This is a back’long episode from the with-out-a-doubt, ‘hilarious’ public schoolboy, David Mitchell’s, BBC funded ‘David Mitchell’s Soapbox’.
This series was a chance for the floppy-fringed posh boy to spout exactly what he’d been brought up to think, in a ‘funny way’!
In this episode he takes on Gaelic but within ridicules the Cornish language in the most disgusting fashion.
The uninformed buffoon’s tirade includes the idea that “campaigning to put it (Cornish) on road signs is completely lunatic”, apparently unaware that the majority of our place-names are actually Cornish!
There is a Cornwall Council policy of making English road signs bilingual – so unfortunately for Mr Mitchell and although it has nothing to do with him, it is at no extra cost to the Cornish tax-payer and these signs are only replaced as needed.
Mitchell’s drivel is smug, Victorian in thinking and at best, slightly fascistic.
Oh, those days at school when he went to Latinland to hear those Latins speaking Latin. He must remember them well…
Mitchell might do well to remember that in a time when Cornish (not English) was spoken by virtually the entire population of Cornwall, three Cornishmen were saving the English language (such as it was) from extinction. But for they, David Mitchell would be speaking Norman French and probably wouldn’t be called ‘David Mitchell’ either.
To be honest, I’ve never found this clown funny (nor, for that matter, his mine-shaft nosed counter-part) and this just confirmed my conviction.

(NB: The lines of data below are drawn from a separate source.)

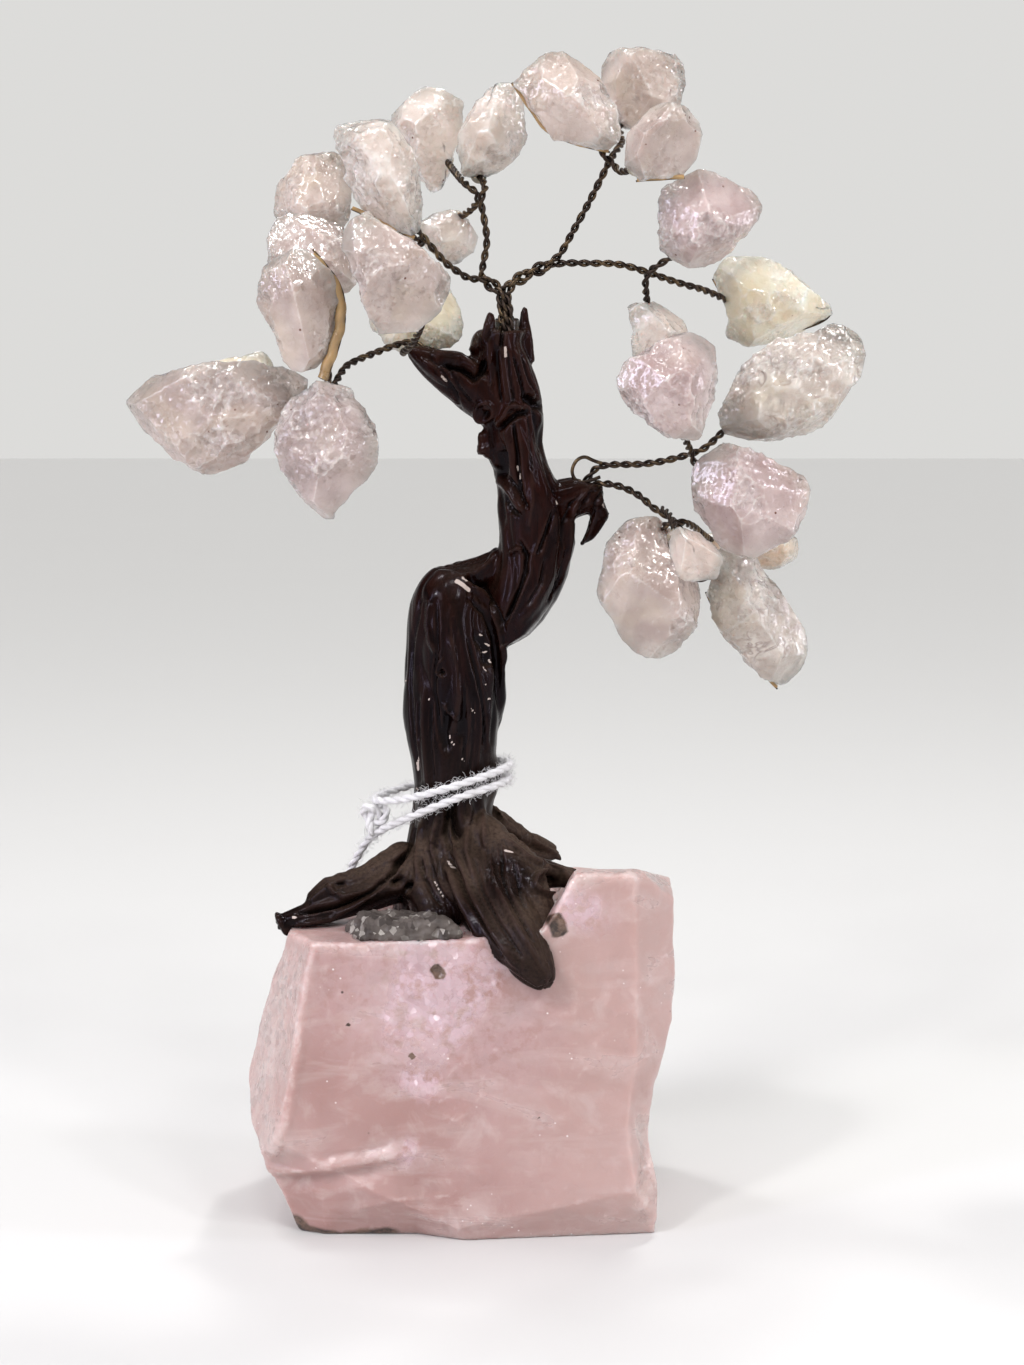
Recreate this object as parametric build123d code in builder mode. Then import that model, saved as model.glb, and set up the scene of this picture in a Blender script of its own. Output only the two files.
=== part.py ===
"""Gemstone tree: rough quartz leaves on twisted wire twigs, a lacquered trunk and a rose quartz base."""

from build123d import *
import math
import os

os.makedirs("parts", exist_ok=True)

# Base stone: a broken chunk that stands on a flat sawn face, with a low shelf and a higher right shoulder
BASE_WIDTH = 85.0
BASE_DEPTH = 52.0
SHELF_HEIGHT = 60.0
PEAK_HEIGHT = 73.0

# Trunk: flowing limbs that grow together, seated on the stone's shelf
TRUNK_HEIGHT = 120.0
ROOT_SPREAD = 60.0
WAIST_WIDTH = 16.0
FLUTE_DEPTH = 0.7
PUTTY_WIDTH = 25.0
PUTTY_HEIGHT = 3.2

# Crown: the stones sit around the hole in the trunk's top, where the wires come out, a little below the
# spikes of bark beside it
SOCKET_OFFSET = 9.8
SOCKET_DROP = 1.0
CROWN_REACH = 75.0
LEAF_SIZE = 20.0

# Wire: every twig is a pair twisted from one thin wire, which runs singly round the back of its stone
WIRE_DIAMETER = 0.7
TWIG_DIAMETER = 1.4
BED_CLEARANCE = 0.1
WIDEST_BEND = 40.0
LEAF_GLUE_DIAMETER = 3.4
SOCKET_GLUE_DIAMETER = 4.8
SOCKET_GLUE_HEIGHT = 2.6
SOCKET_GLUE_ROUNDING = 0.5

# Tag string: twine tied twice round the trunk's waist, with one tail down behind the left root
STRING_DIAMETER = 1.5
STRING_MARKS = 400
STRING_MARKS_APART = 16

# An arc takes this share of the shorter of the two runs that it joins
ARC_SHARE = 0.45

SOCKET = Vector(SOCKET_OFFSET, 0, SHELF_HEIGHT + TRUNK_HEIGHT - SOCKET_DROP)

# Base stone's broken faces: the direction that each one faces, then a place that it passes through, right
# and back as shares of half the width and half the depth, and up as a share of the peak's height
BASE_FACE_SHARES = [
    ((0.02, -1.00, 0.04), (0.00, -0.98, 0.40)),
    ((-0.88, -0.44, 0.19), (-0.82, -0.92, 0.38)),
    ((-0.95, 0.05, 0.30), (-1.00, 0.00, 0.39)),
    ((-0.92, 0.05, -0.38), (-1.00, 0.00, 0.39)),
    ((-0.30, -0.75, -0.58), (-0.60, -0.96, 0.20)),
    ((0.10, -0.90, -0.42), (0.40, -0.98, 0.08)),
    ((0.75, -0.65, 0.05), (0.92, -0.78, 0.50)),
    ((1.00, 0.04, -0.06), (0.97, 0.00, 0.60)),
    ((0.72, 0.66, 0.16), (0.86, 0.72, 0.50)),
    ((0.06, 1.00, 0.12), (0.10, 0.97, 0.45)),
    ((0.05, 0.80, -0.60), (0.00, 0.97, 0.16)),
    ((-0.62, 0.76, 0.16), (-0.72, 0.80, 0.40)),
    ((0.30, 0.55, 0.78), (0.50, 0.55, 1.00)),
    ((0.70, -0.30, 0.62), (0.97, -0.40, 0.97)),
    ((-0.30, 0.62, 0.72), (-0.40, 0.70, 0.80)),
]

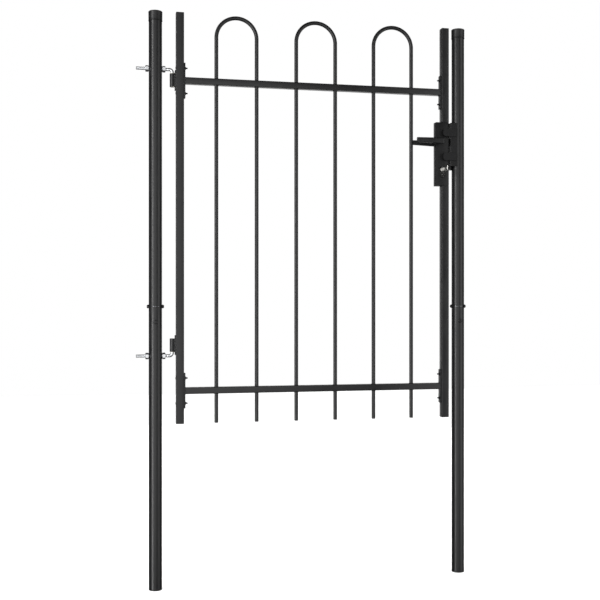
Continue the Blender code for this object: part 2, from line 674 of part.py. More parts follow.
def plug_and_key():
    """The plug with its keyway and cam, and the key in it."""
    half = FACE + CYLINDER_PROUD - FIT
    plug = turned_to(rod(PLUG_DIAMETER / 2, -half, half, 24), "y")
    at = (CYLINDER_X, 0, CYLINDER_HEIGHT)
    obj = piece("cylinder_plug", plug, NICKEL, at, PLUG)
    weld(obj, block((-0.002, -0.0040, -CAM_REACH), (0.002, 0.0040, 0), 0.0006, 1))
    wide, tall = KEY_THICK / 2 + FIT, KEY_BLADE / 2 + FIT
    deep = -half + KEY_BURIED + FIT * 3
    slots = [block((-wide, -half - 0.01, -tall), (wide, deep, tall))]
    slots.append(block((-wide, half - 0.010, -tall), (wide, half + 0.01, tall)))
    cut(obj, joined(*slots))
    thick = KEY_THICK / 2
    face = -half
    tip = face + KEY_BURIED
    shoulder = face - KEY_SHANK
    blade = KEY_BLADE / 2
    bow, bow_end = KEY_BOW / 2, shoulder - KEY_BOW_LONG
    round_bow = rounded(KEY_BOW_LONG, KEY_BOW, 0.006, 4)
    middle = (shoulder + bow_end) / 2
    in_bow = shoulder - 0.002
    blade_shape = [(tip, -blade * 0.4), (tip - 0.004, blade), (in_bow, blade)]
    blade_shape += [(in_bow, -blade), (tip - 0.004, -blade)]
    key = piece("key", yz_plate(blade_shape, thick), NICKEL, at, PLUG)
    weld(key, yz_plate([(middle + y, z) for y, z in round_bow], thick))
    hole = turned_to(rod(0.0028, -0.01, 0.01, 14), "x")
    cut(key, moved(hole, (0, bow_end + 0.006, 0)))


def yz_plate(outline, half_thick):
    """A flat plate from a (y, z) outline, centred on X."""
    shape = extrusion(outline, -half_thick, half_thick)
    spin = Matrix(((0, 0, 1, 0), (1, 0, 0, 0), (0, 1, 0, 0), (0, 0, 0, 1)))
    bmesh.ops.transform(shape, matrix=spin, verts=shape.verts)
    return shape


def latch_bolt():
    """The sprung bolt: a bevelled head through the forend, and a tail hooked round the follower's arm."""
    y, half = LATCH_THICK / 2, LATCH_TALL / 2
    tip = LEAF_RIGHT + LATCH_OUT
    back = SPINDLE_X + FOLLOWER / 2 + LATCH_BEHIND
    outline = [(back, -y), (LEAF_RIGHT + 0.001, -y), (tip, y - 0.003), (tip, y), (back, y)]
    head = extrusion(outline, SPINDLE_HEIGHT - half, SPINDLE_HEIGHT + half)
    obj = piece("latch_bolt", head, NICKEL, parent=GATE)
    top = SPINDLE_HEIGHT + ARM_REACH + 0.0012
    lean = math.radians(ARM_LEAN)
    claw_foot = ARM_REACH * 0.91
    arm_edge = claw_foot * math.tan(lean) - ARM_THICK / 2 / math.cos(lean)
    hook = SPINDLE_X + arm_edge - FIT
    riser = block((back + 0.0005, -0.0025, SPINDLE_HEIGHT), (back + 0.0045, 0.0025, top + 0.0028))
    bar = block((hook - 0.0021, -0.0026, top), (back + 0.004, 0.0026, top + 0.003))
    claw = block((hook - 0.0022, -0.0025, SPINDLE_HEIGHT + claw_foot), (hook, 0.0025, top + 0.001))
    weld(obj, riser)
    weld(obj, bar)
    weld(obj, claw)


def dead_bolt():
    """The square bolt that the key throws, drawn back just inside the forend."""
    y, half = DEAD_THICK / 2, DEAD_TALL / 2
    low = (LEAF_RIGHT - 0.0005 - DEAD_LENGTH, -y, DEAD_HEIGHT - half)
    high = (LEAF_RIGHT - 0.0005, y, DEAD_HEIGHT + half)
    piece("dead_bolt", block(low, high, 0.0006, 1), NICKEL, parent=GATE)


def return_spring():
    """A torsion spring round the follower, on its street side, that lifts the lever back."""
    wire, turns, steps = 0.0006, 2.5, 30
    radius = FOLLOWER / 2 + FIT + wire + 0.0002
    start, pitch = -FACE + LOCK_WALL + 0.0012, 0.0015
    route = []
    for i in range(steps + 1):
        angle = 2 * math.pi * turns * i / steps
        y = start + pitch * turns * i / steps
        route.append((SPINDLE_X + radius * math.cos(angle), y, SPINDLE_HEIGHT + radius * math.sin(angle)))
    bent_rod("return_spring", route, wire, STEEL, GATE).data.bevel_resolution = 1


def handle():
    """Two levers, the square spindle through them and the follower that draws the latch back."""
    at = (SPINDLE_X, 0, SPINDLE_HEIGHT)
    half = SPINDLE / 2
    end = LEVER_BACK_Y + LEVER_THICK - 0.003
    piece("spindle", block((-half, -end, -half), (half, end, half), 0.0008, 1), STEEL, at, HANDLE)
    inner = FACE - LOCK_WALL - 0.0019
    hub = piece("follower", turned_to(rod(FOLLOWER / 2, -inner, inner, 24), "y"), STEEL, at, HANDLE)
    arm = block((-ARM_THICK / 2, -0.0024, 0.004), (ARM_THICK / 2, 0.0024, ARM_REACH), 0.0006, 1)
    bmesh.ops.rotate(arm, matrix=Matrix.Rotation(math.radians(ARM_LEAN), 3, "Y"), verts=arm.verts)
    weld(hub, arm)
    play = half + FIT
    cut(hub, block((-play, -FACE, -play), (play, FACE, play)))
    for name, side in (("front_lever", -1), ("rear_lever", 1)):
        lever(name, side, at, play, inner + FIT)


def lever(name, side, at, play, neck_start):
    """A tapered bar on a round neck with a square socket for the spindle."""
    hub, tip = LEVER_HUB_TALL / 2, LEVER_TIP_TALL
    lower_tip = -hub + (LEVER_HUB_TALL - tip) * 0.75
    outline = [(LEVER_BACK, -hub), (LEVER_BACK, hub)]
    outline += [(-LEVER_REACH, lower_tip + tip), (-LEVER_REACH, lower_tip)]
    low, high = sorted((side * LEVER_BACK_Y, side * (LEVER_BACK_Y + LEVER_THICK)))
    bar = along_street(outline, low, high)
    bmesh.ops.bevel(bar, geom=bar.edges[:], offset=0.0016, segments=2, affect="EDGES", profile=0.5)
    obj = piece(name, bar, BLACK, at, HANDLE)
    low, high = sorted((side * neck_start, side * (LEVER_BACK_Y + 0.002)))
    weld(obj, turned_to(rod(NECK / 2, low, high, 24), "y"))
    low, high = sorted((0, side * (LEVER_BACK_Y + LEVER_THICK - 0.003 + FIT)))
    cut(obj, block((-play, low, -play), (play, high, play)))


# Keeper

def keeper():
    """The strike on the latch post: a channel shaped to the post, with two lugs that stop the leaf."""
    half = KEEPER_DEEP / 2
    top = KEEPER_BOTTOM + KEEPER_TALL
    right = LATCH_POST_X
    body = block((STRIKE_X, -half, KEEPER_BOTTOM), (right, half, top), 0.0012, 1)
    obj = piece("keeper", body, BLACK)
    lug_outline = rounded(0.020, LUG_TALL, 0.009, 4)
    left = LEAF_RIGHT - LUG_OVERLAP
    end = right - POST_R * 0.62
    lug_back = -FACE - PAD_THICK - 2 * FIT
    lugs = []
    for up in (-1, 1):
        z = LUG_MIDDLE + up * LUG_PITCH / 2
        outline = [(x + left + 0.010, y) for x, y in lug_outline if x < 0]
        outline = [(end, LUG_TALL / 2)] + outline + [(end, -LUG_TALL / 2)]
        lugs.append(moved(along_street(outline, lug_back - LUG_THICK, lug_back), (0, 0, z)))
    weld(obj, joined(*lugs))
    shell = KEEPER_WALL
    room_low = (STRIKE_X + shell, -half + shell, KEEPER_BOTTOM - 0.01)
    cut(obj, block(room_low, (right + 0.01, half - shell, top - shell)))
    slots = []
    for thick, high, z in BOLT_SECTIONS:
        y, tall = thick / 2 + SLOT_PLAY, high / 2 + SLOT_PLAY
        slots.append(block((STRIKE_X - 0.004, -y, z - tall), (STRIKE_X + shell + 0.002, y, z + tall)))
    cut(obj, joined(*slots))
    short = block((STRIKE_X - 0.01, -half - 0.02, KEEPER_BOTTOM - 0.01),
                  (right, -half + shell + 0.001, KEEPER_BOTTOM + KEEPER_FRONT_LIFT))
    cut(obj, short)
    cut(obj, rod_at(right, POST_R + FIT, KEEPER_BOTTOM - 0.02, top + 0.02))
    for name, up in (("lower_stop_pad", -1), ("upper_stop_pad", 1)):
        z = LUG_MIDDLE + up * LUG_PITCH / 2
        low = (left + 0.006, lug_back + FIT, z - 0.008)
        high = (LEAF_RIGHT - 0.003, lug_back + FIT + PAD_THICK, z + 0.008)
        piece(name, block(low, high, 0.0003, 1), PLASTIC)


def rod_at(x, radius, start, end):
    """A vertical round bar at a given X."""
    return moved(rod(radius, start, end, SIDES), (x, 0, 0))


hinge_heights = {"top": (UPPER_EYE, -1), "bottom": (LOWER_EYE, 1)}
rods = [z - turn * (EYE_LENGTH / 2 + ROD_PAST_EYE) for z, turn in hinge_heights.values()]
post("hinge", HINGE_POST_X, rods)
post("latch", LATCH_POST_X, [])
for place, (height, turn) in hinge_heights.items():
    hinge(place, height, turn)
for place, height in RAIL_HEIGHTS.items():
    rail(place, height)
    for level, up in (("upper", 1), ("lower", -1)):
        z = height + up * FLANGE_BOLT_PITCH / 2
        flange_bolt("%s_rail_hinge_bolt_%s" % (place, level), LEAF_LEFT, 1, z)
        flange_bolt("%s_rail_latch_bolt_%s" % (place, level), LEAF_RIGHT, -1, z)
stile("hinge_stile", LEFT_STILE_X, LEAF_LIFT, LEAF_TOP - 0.002 - FIT)
stile("latch_stile_lower", RIGHT_STILE_X, LEAF_LIFT, LOCK_BOTTOM - FIT)
stile("latch_stile_upper", RIGHT_STILE_X, LOCK_TOP + FIT, LEAF_TOP - 0.002 - FIT)
stile_plug("hinge_stile_plug", LEFT_STILE_X)
stile_plug("latch_stile_plug", RIGHT_STILE_X)
for number in range(HOOPS):
    hoop(number + 1, UPRIGHT_XS[2 * number], UPRIGHT_XS[2 * number + 1])
lock_box()
lock_chassis()
cylinder()
plug_and_key()
latch_bolt()
dead_bolt()
return_spring()
handle()
keeper()
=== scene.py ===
# %% [markdown]
# # A garden gate
# This lesson dresses a finished gate model for a studio picture. The gate is a black steel leaf of three
# hoops between two square stiles. It hangs by two eye hinges on one round post and latches on another. The
# solid model is loaded first and never changes. It says where everything is, so each new piece is worked
# out from it, in metres, with X along the gate, Y from the street to the garden and Z up.

# %% Load the solid model
import json

import bmesh
import bpy
import numpy as np
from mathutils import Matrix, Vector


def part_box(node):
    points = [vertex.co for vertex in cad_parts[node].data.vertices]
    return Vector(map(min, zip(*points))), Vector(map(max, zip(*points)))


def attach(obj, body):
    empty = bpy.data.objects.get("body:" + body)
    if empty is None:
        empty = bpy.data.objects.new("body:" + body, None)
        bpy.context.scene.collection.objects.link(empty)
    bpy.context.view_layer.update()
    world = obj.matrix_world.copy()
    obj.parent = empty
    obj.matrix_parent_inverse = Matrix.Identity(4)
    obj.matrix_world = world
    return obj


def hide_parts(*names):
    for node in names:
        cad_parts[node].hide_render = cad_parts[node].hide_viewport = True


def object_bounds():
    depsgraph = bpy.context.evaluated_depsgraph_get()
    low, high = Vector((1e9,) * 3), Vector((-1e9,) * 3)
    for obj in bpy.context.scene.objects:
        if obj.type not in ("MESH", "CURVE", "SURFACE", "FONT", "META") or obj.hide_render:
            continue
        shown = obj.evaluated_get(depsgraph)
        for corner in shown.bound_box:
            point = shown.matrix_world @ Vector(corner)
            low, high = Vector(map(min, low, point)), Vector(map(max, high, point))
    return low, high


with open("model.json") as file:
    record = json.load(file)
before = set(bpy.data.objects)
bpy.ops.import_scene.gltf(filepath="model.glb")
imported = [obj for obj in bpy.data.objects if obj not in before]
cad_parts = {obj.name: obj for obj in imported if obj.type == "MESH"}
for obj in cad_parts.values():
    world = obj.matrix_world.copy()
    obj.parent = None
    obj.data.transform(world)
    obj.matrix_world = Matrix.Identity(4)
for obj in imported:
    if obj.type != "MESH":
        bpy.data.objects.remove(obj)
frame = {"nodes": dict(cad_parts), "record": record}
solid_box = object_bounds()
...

December 21st, 2012 at 11:46 pm
Clever as always but is a language just communication…probably a lot more. You may have missed the point of language and identity. roots and wings to use well worn phrase Ever want a tour of Gaelic identity from the inside, let me know.
December 22nd, 2012 at 12:55 am
Presumably this post is addressed to Mr Mitchell..?
February 10th, 2013 at 12:32 am
Cornish is not a dead language. It is alive and listed by the UN as extant, but seriously endangered. It is included on the European Charter for the Protection of National and Minority Languages. Don’t show your prejudice and complete ignorance, Mr Mitchell, and don’t ever broadcast such insulting tripe to the nation. In any case, the vast majority of Cornish place-names ARE in Cornish. Often corrupted by English, which necessitates restoration in pure form. And this costs not a penny. The advisory panel is voluntary, and when street signs are replaced, they replaced in bilingual form which costs nothing extra. Thousands are now in place, with a great many more to come.